Gray: Would you write a book again?
Jackson: Sure. That's what I've done. Six books, maybe now, that I've written, and there's a very good chance that this experience is going to be a learning experience for me and a teaching experience in a book form.
Gray: Do you feel as though you'll have all of the players' trust or do you think you'll have to say something in training camp so that they know when they're talking to you that this may not turn up in print 6-8 months later?
Jackson: I'll talk about it. There's no doubt about the fact that I'll discuss that.
And I'm certainly not gonna write a book about this year's team. It'll probably be the cumulative experience after three-four years.
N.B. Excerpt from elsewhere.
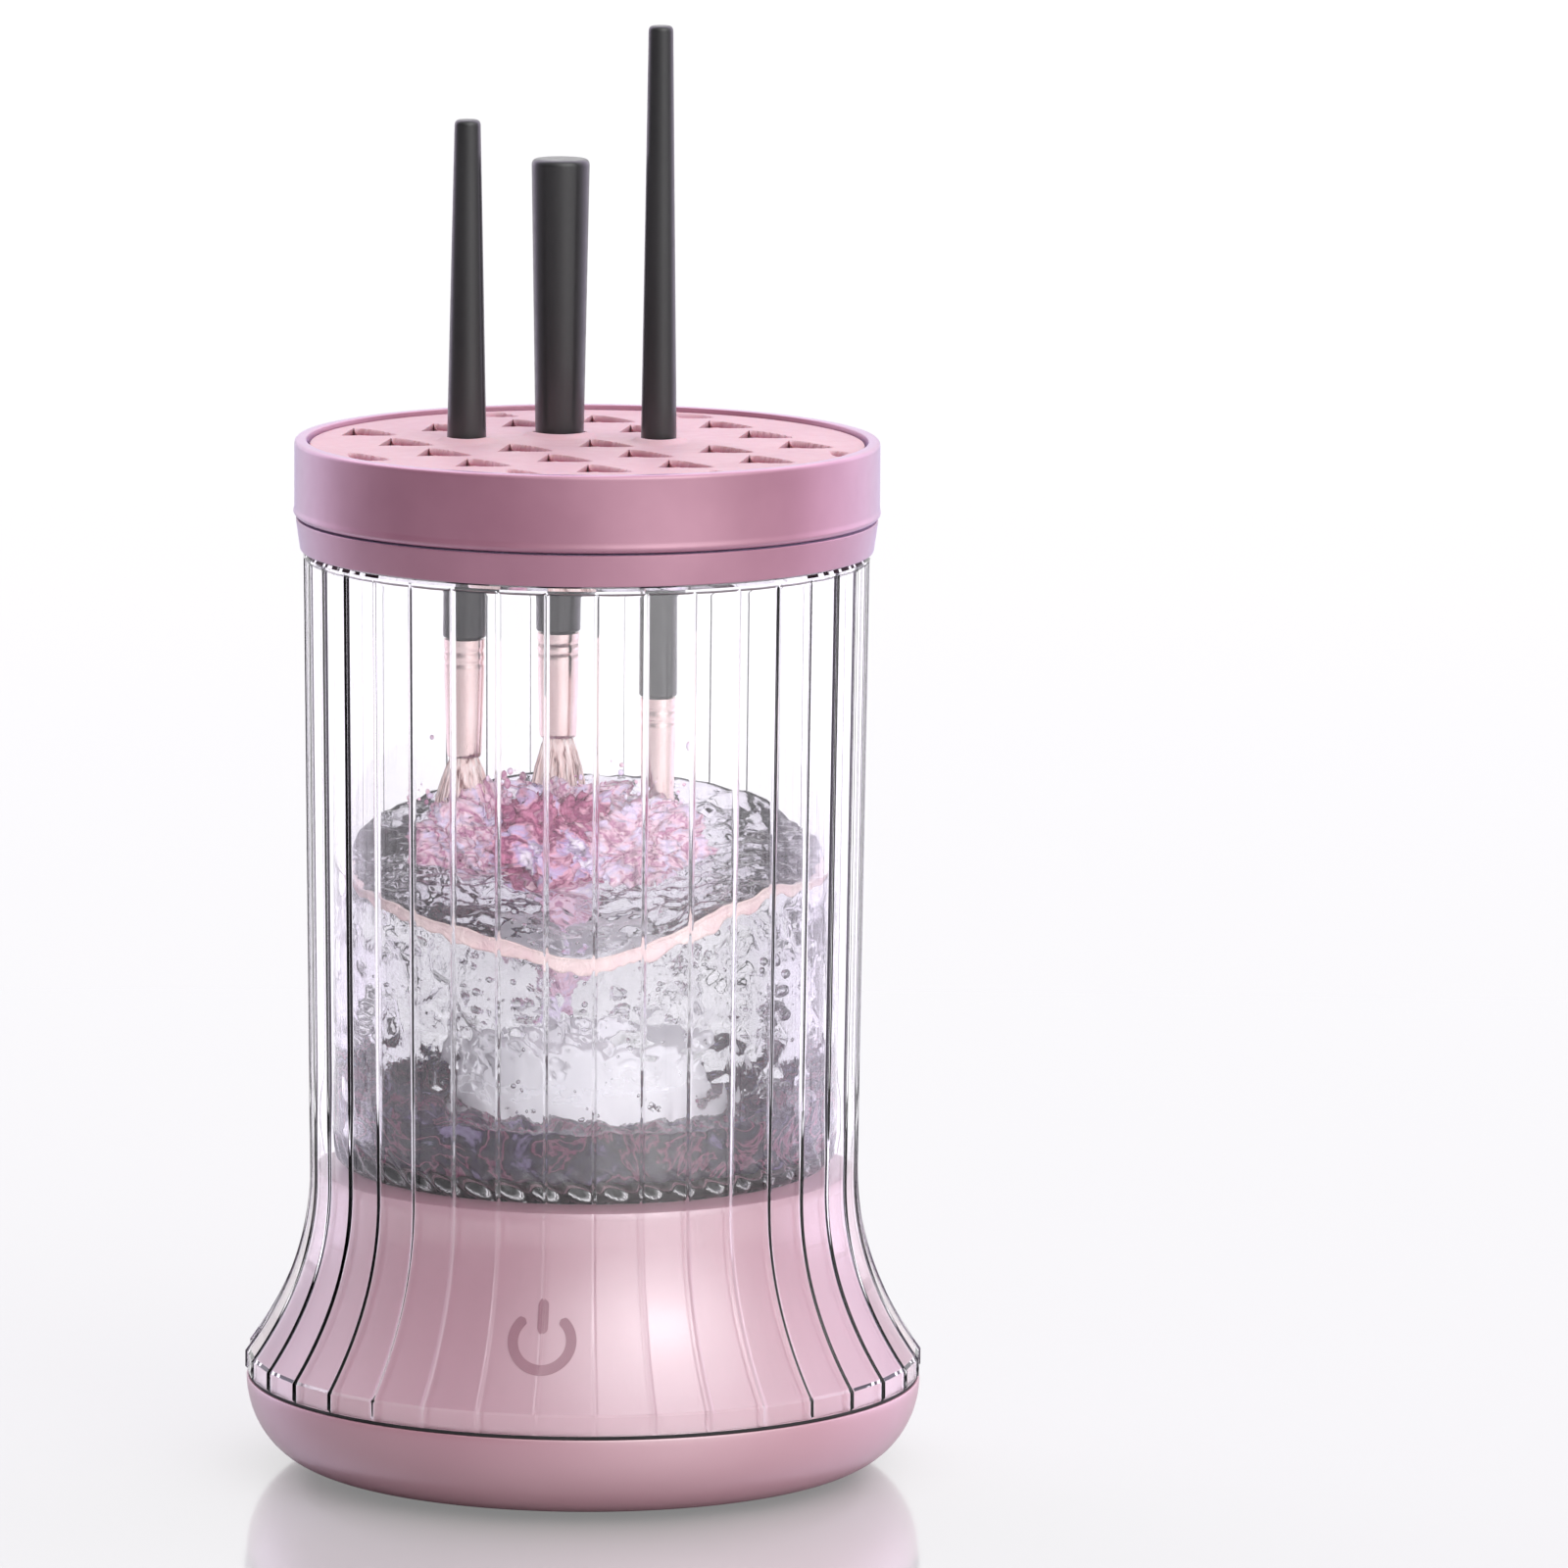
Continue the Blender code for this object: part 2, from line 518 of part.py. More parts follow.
def make_cup():
    """Clear wash cup with its rim flange, the pink collar that grips it, and the spindle."""
    cup = add_group("cup_axis")
    inner_r = CUP_R - CUP_WALL
    outline = [(0.0, CUP_LOW_Z), (CUP_R - 0.0020, CUP_LOW_Z), (CUP_R, CUP_LOW_Z + 0.0020)]
    outline += [(CUP_R, FLANGE_Z), (FLANGE_R, FLANGE_Z), (FLANGE_R, FLANGE_Z + FLANGE_THICK)]
    outline += [(CUP_R, FLANGE_Z + FLANGE_THICK), (CUP_R, CUP_TOP_Z), (inner_r, CUP_TOP_Z)]
    outline += [(inner_r, CUP_FLOOR_Z + 0.0012), (inner_r - 0.0012, CUP_FLOOR_Z), (0.0, CUP_FLOOR_Z)]
    turned("inner_cup", outline, "clear_acrylic", steps=48, group=cup)
    over_z = FLANGE_Z + FLANGE_THICK + GAP
    outline = [(FLANGE_R + GAP, FLANGE_Z), (COLLAR_LOW_R, FLANGE_Z), (COLLAR_TOP_R, COLLAR_TOP_Z)]
    outline += [(CUP_R + 0.0006, COLLAR_TOP_Z), (CUP_R + 0.0006, over_z), (FLANGE_R + GAP, over_z)]
    turned("collar_ring", outline, "rose_metallic", steps=48, group=cup)
    foot_z = CUP_FLOOR_Z + GAP
    outline = [(0.0, foot_z), (SPINDLE_FOOT_R, foot_z), (SPINDLE_FOOT_R, foot_z + 0.0006)]
    outline += [(SPINDLE_R, foot_z + 0.0006), (SPINDLE_R, SPINDLE_TOP_Z - 0.0005), (0.0, SPINDLE_TOP_Z)]
    turned("spindle_pin", outline, "steel", steps=16, group=cup)


def make_mat(group):
    """Silicone scrubbing mat: a washer with long radial ribs moulded on top."""
    steps = MAT_RIBS * 3
    rib_in = MAT_R * 0.60
    rib_out = MAT_R * 0.97
    outline = [(MAT_HOLE_R, MAT_Z), (MAT_R, MAT_Z), (MAT_R, MAT_TOP_Z), (rib_out, MAT_TOP_Z)]
    outline += [(rib_in, MAT_TOP_Z), (MAT_HOLE_R, MAT_TOP_Z)]
    bm = turned_mesh(outline, steps)
    ribs = []
    for face in bm.faces:
        centre = face.calc_center_median()
        column = int(math.floor((math.atan2(centre.y, centre.x) % math.tau) / (math.tau / steps)))
        radius = math.hypot(centre.x, centre.y)
        on_top = centre.z > MAT_TOP_Z - 0.0001
        if on_top and rib_in < radius < rib_out and column % 3 == 0:
            ribs.append(face)
    lifted = bmesh.ops.extrude_discrete_faces(bm, faces=ribs)["faces"]
    for vert in {v for face in lifted for v in face.verts}:
        vert.co.z += MAT_RIB_HEIGHT
    add_object("cleaning_mat", bm, "pink_silicone", group)


def make_spinner():
    """Turntable, bush, mat, hub and magnets that turn on the spindle."""
    spinner = add_group("spinner_axis")
    plate = disc(TURNTABLE_R, TURNTABLE_Z, TURNTABLE_TOP_Z, BUSH_R + GAP)
    table = turned("turntable", plate, "white_plastic", steps=36, group=spinner)
    pockets = ring_of(MAGNET_COUNT, MAGNET_RING_R, 45)
    tool = rods_mesh(pockets, POCKET_R, TURNTABLE_Z - 0.0010, TURNTABLE_Z + 0.0025)
    shape_with(table, tool, "table_pockets", "DIFFERENCE")
    make_magnets("driven_magnet", TURNTABLE_Z + 0.0001, TURNTABLE_Z + 0.0022, spinner)
    bush = disc(BUSH_R, TURNTABLE_Z + GAP, MAT_TOP_Z, SPINDLE_R + 0.0002)
    turned("spindle_bush", bush, "brass", steps=24, group=spinner)
    make_mat(spinner)
    make_hub(spinner)


def make_hub(group):
    """Agitator hub: a hollow two-step drum with a small turret, on a neck through the mat."""
    inner_r = HUB_R - HUB_WALL
    upper_r = HUB_R - HUB_STEP
    roof_z = HUB_DECK_Z - HUB_WALL
    outline = [(HUB_BORE_R, MAT_Z), (HUB_NECK_R, MAT_Z), (HUB_NECK_R, roof_z), (inner_r, roof_z)]
    outline += [(inner_r, HUB_Z), (HUB_R, HUB_Z), (HUB_R, HUB_STEP_Z - HUB_STEP), (upper_r, HUB_STEP_Z)]
    outline += [(upper_r, HUB_DECK_Z - 0.0008), (upper_r - 0.0008, HUB_DECK_Z), (TURRET_R, HUB_DECK_Z)]
    outline += [(TURRET_R, HUB_TOP_Z - 0.0008), (TURRET_R - 0.0008, HUB_TOP_Z), (0.0, HUB_TOP_Z)]
    outline += [(0.0, HUB_TOP_Z - HUB_WALL), (HUB_BORE_R, HUB_TOP_Z - HUB_WALL)]
    turned("agitator_hub", blind_bore(outline), "white_plastic", steps=24, group=group)


def blind_bore(outline):
    """Order the outline of a piece bored from below so that it starts and ends on the axis."""
    top = next(k for k, (radius, _) in enumerate(outline) if radius == 0.0)
    return outline[top + 1:] + outline[:top + 1]


# ---- lid and brushes -------------------------------------------------------------------------

def slit_places():
    """The square lattice of slits in the pad, without the ones that hold a brush."""
    across = (SLIT_PITCH * math.cos(SLIT_TURN), SLIT_PITCH * math.sin(SLIT_TURN))
    along = (SLIT_PITCH * math.sin(SLIT_TURN), -SLIT_PITCH * math.cos(SLIT_TURN))
    taken = [brush["place"] for brush in BRUSHES.values()]
    places = []
    for i in range(-6, 7):
        for j in range(-6, 7):
            x = SLIT_START[0] + i * across[0] + j * along[0]
            y = SLIT_START[1] + i * across[1] + j * along[1]
            free = all(math.hypot(x - bx, y - by) > SLIT_PITCH / 2 for bx, by in taken)
            if free and math.hypot(x, y) < SLIT_REACH:
                places.append((x, y))
    return places


def make_lid():
    """Lid ring with a ledge for the silicone pad, a skirt that plugs the cup, and a gasket."""
    lid = add_group("lid_axis")
    outline = [(LID_R - 0.0004, LID_Z), (LID_R + 0.0002, LID_Z + 0.0006), (LID_R, LID_Z + 0.0014)]
    outline += [(LID_R, LID_TOP_Z - 0.0006), (LID_R - 0.0006, LID_TOP_Z), (PAD_R + 0.0006, LID_TOP_Z)]
    outline += [(PAD_R + GAP, LID_TOP_Z - 0.0004), (PAD_R + GAP, LEDGE_Z), (LEDGE_IN_R, LEDGE_Z)]
    outline += [(LEDGE_IN_R, LEDGE_Z - 0.0016), (LID_IN_R, LEDGE_Z - 0.0030), (LID_IN_R, LID_FLOOR_TOP_Z)]
    skirt_in_r = LID_SKIRT_R - LID_SKIRT_WALL
    outline += [(skirt_in_r, LID_FLOOR_TOP_Z), (skirt_in_r, LID_SKIRT_Z)]
    outline += [(LID_SKIRT_R, LID_SKIRT_Z), (LID_SKIRT_R, LID_Z)]
    turned("lid_ring", outline, "rose_metallic", steps=48, group=lid)
    gasket = disc(CUP_R + 0.0003, CUP_TOP_Z + GAP, LID_Z - GAP, CUP_R - CUP_WALL + 0.0003)
    turned("lid_gasket", gasket, "pink_silicone", steps=36, group=lid)
    pad = turned("brush_pad", disc(PAD_R, PAD_Z, PAD_TOP_Z), "pink_silicone", steps=48, group=lid)
    low = PAD_Z - 0.0010
    high = PAD_TOP_Z + 0.0010
    tool = rods_mesh(slit_places(), SLIT_R, low, high, steps=3, turn=SLIT_TURN)
    shape_with(pad, tool, "slit_cutter", "DIFFERENCE")
    for name, brush in BRUSHES.items():
        tool = rods_mesh([brush["place"]], brush["slot"], low, high, steps=16)
        shape_with(pad, tool, f"{name}_slot", "DIFFERENCE")


def make_brush(name, brush):
    """One make-up brush: handle with a tenon, crimped ferrule tube, and bristles with their root."""
    group = add_group(f"{name}_axis", (*brush["place"], 0.0))
    handle = brush["handle"]
    top_r, top_z = handle[-1]
    foot_r, foot_z = handle[0]
    tenon_r = foot_r - 0.0013
    outline = [(0.0, foot_z - 0.0050), (tenon_r, foot_z - 0.0050), (tenon_r, foot_z + GAP)]
    outline += [(foot_r, foot_z + GAP)] + handle[1:-1]
    outline += [(top_r, top_z - 0.0008), (top_r - 0.0007, top_z), (0.0, top_z)]
    turned(f"{name}_handle", outline, "black_handle", steps=16, group=group)
    (upper_r, upper_z), (lower_r, lower_z) = brush["ferrule"]
    wall = 0.0006
    crimp_z = lower_z + (upper_z - lower_z) * 0.4
    middle = (upper_r + lower_r) / 2
    outline = [(upper_r, upper_z), (middle, crimp_z), (lower_r, lower_z)]
    outline += [(lower_r - wall, lower_z), (middle - wall, crimp_z), (upper_r - wall, upper_z)]
    turned(f"{name}_ferrule", outline, "rose_ferrule", steps=16, group=group)
    root_r = lower_r - wall - GAP
    root_z = lower_z + 0.0040
    tip_z = brush["bristles"][-1][1]
    outline = [(0.0, root_z), (root_r, root_z), (root_r, lower_z - GAP)] + brush["bristles"] + [(0.0, tip_z)]
    turned(f"{name}_bristles", outline, "brown_bristle", steps=16, group=group)


def main():
    """Build every piece from the floor up."""
    clear_scene()
    make_tray()
    make_core_shell()
    make_outer_shell()
    make_electrics()
    make_motor()
    make_rotor()
    make_cup()
    make_spinner()
    make_lid()
    for name, brush in BRUSHES.items():
        make_brush(name, brush)


main()
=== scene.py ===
"""Looks of the electric brush cleaner: fine surfaces, materials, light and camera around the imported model."""

import json
import math
import random

import bmesh
import bpy
from mathutils import Matrix, Vector, noise

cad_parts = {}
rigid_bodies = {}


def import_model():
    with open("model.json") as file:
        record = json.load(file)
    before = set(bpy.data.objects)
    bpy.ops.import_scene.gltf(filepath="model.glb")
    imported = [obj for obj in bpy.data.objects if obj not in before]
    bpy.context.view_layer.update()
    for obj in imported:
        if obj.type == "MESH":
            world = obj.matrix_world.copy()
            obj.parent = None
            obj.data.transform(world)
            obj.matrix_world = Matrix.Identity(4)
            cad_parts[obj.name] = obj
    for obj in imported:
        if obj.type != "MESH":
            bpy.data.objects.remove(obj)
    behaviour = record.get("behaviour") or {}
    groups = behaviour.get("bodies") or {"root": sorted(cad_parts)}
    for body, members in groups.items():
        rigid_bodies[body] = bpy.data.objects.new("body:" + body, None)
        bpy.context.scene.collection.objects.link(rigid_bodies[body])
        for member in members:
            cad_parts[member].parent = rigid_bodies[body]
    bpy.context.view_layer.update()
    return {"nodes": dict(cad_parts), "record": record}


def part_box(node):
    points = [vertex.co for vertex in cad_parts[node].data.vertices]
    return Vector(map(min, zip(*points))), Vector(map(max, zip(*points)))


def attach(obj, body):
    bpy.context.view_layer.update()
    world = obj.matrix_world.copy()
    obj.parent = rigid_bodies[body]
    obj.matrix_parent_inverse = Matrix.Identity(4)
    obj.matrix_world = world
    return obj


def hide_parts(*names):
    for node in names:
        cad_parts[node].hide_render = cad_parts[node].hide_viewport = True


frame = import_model()

MM = 0.001
TAU = math.tau
PI = math.pi

# ---- sizes from the frame ---------------------------------------------------------------------

SHELL_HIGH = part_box("outer_shell")[1]
CORE_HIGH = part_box("core_shell")[1]
TRAY_LOW, TRAY_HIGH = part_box("bottom_tray")
FOOT_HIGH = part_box("foot_ring")[1]
SEAM_LOW, SEAM_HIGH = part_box("seam_gasket")
CUP_LOW, CUP_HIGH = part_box("inner_cup")
COLLAR_LOW, COLLAR_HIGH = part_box("collar_ring")
LID_LOW, LID_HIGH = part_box("lid_ring")
PAD_LOW, PAD_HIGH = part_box("brush_pad")
LID_GASKET_LOW, LID_GASKET_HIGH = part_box("lid_gasket")
TABLE_LOW, TABLE_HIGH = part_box("turntable")
MAT_LOW, MAT_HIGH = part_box("cleaning_mat")
HUB_LOW, HUB_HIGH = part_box("agitator_hub")
PORT_LOW, PORT_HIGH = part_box("charging_port")

RIDGES = 36
WAIST_Z = 46.5 * MM
WAIST_R = 42.5 * MM
SKIRT_Z = 17.5 * MM
SKIRT_R = SHELL_HIGH.x
SKIRT_CURVE = 2.1
BARREL_TOP_R = 43.6 * MM
CORE_SPACE = 0.35 * MM
FLUTE_TOP_Z = 141.9 * MM
SHELL_FOOT_Z = 14.6 * MM

FOOT_LOW_R = 32.0 * MM
FOOT_HIGH_R = 36.0 * MM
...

Gray: When you look back on this whole experience, is there one, [or a] couple things that you might have changed that maybe could have kept you, Shaq and Kobe all together?
Jackson: Well, that's really an interesting thought.
I think that the simple cap and the structure of the NBA progress in the last CBA, the contract between the players and the owners and the league, changed the value of how Shaq was looked at.
And I think that if there's one thing that made sense, it's Garnett had his contract. He had grandfathered in this thing. He made his contract and now Shaq has done the same thing in Miami.
And I think the one thing that could have happened is we could have communicated to Shaq this accessibility of how his contract could play out -- the final years, or his final contract -- as Miami has done, so that he could have stayed here. And made that more acceptable to him.
I think that it was all financial. Emotionally, relation-wise, spiritually, Kobe and Shaq coexisted together, even though it was not a great relationship, or happy one, it certainly has [been as] fruitful as any relationship has ever been in the NBA. Perhaps maybe Magic and Kareem if you went back to another team that had a longer duration. But there have been very few [as] successful as the one Kobe and Shaq had when they were here.
Gray: So when you look back, you look back at it more as a monetary thing? Trying to say, maybe if we had done this, but nothing that you would have done or maybe could have been done to try and make there be more harmony and coexistence aside from the success on the court, all the extraneous things that went on that created this antagonism?
Jackson: No, I was a master at it. I did a great job [laughs].
Gray: Well, you just kind of let it play out and I think you hoped -- and I shouldn't be in your head -- but did you just kind of hope at some point this would just kind of work itself out?
Jackson: No, I was proactive. I was pretty proactive in doing things that would keep communications going and keep people on the same level and yet use the energy that was the natural energy to keep forcing people forward and ahead, and I think that is really important to do as you move people towards goals.
And Kobe's different-goal directed than Shaq is, and they're using their two forceful natures to the strength of the team, I think, really pushed us in a lot of directions over five years to get to four championships [that] was just a remarkable thing. So I was proud of both of them and proud of the teams we had.
Gray: How many games does a coach win?
Jackson: You can win none and you can win them all. I mean really if you look at the facts, natural flow, experience, players believing the message.
Gray: Who has a tougher job this year, you or [New York Knicks coach Larry Brown]?
Jackson: I don't know [laughs]. I looked at that roster and he's got a long roster there to deal with. I think I have a little better team.
Gray: Your relationship with Jeanie Buss -- the departure, and now you're coming back. How has it affected your relationship and would you be here without her?
Jackson: That's a multi-part question.
I think that she had a lot to do with the fact that I'm back here, there's no doubt, making the ground fertile so that the idea of coming back was not a strange idea, was a very acceptable idea to the organization, to the community. I think Jeanie is very capable of doing that.
I would probably be in New York if it wasn't for Jeanie. That was a tempting offer. It was a great city that I love and it's a place that I played and so there was always that thought that I might go back there and coach someday. But I made the right decision, and [I'm] glad I did.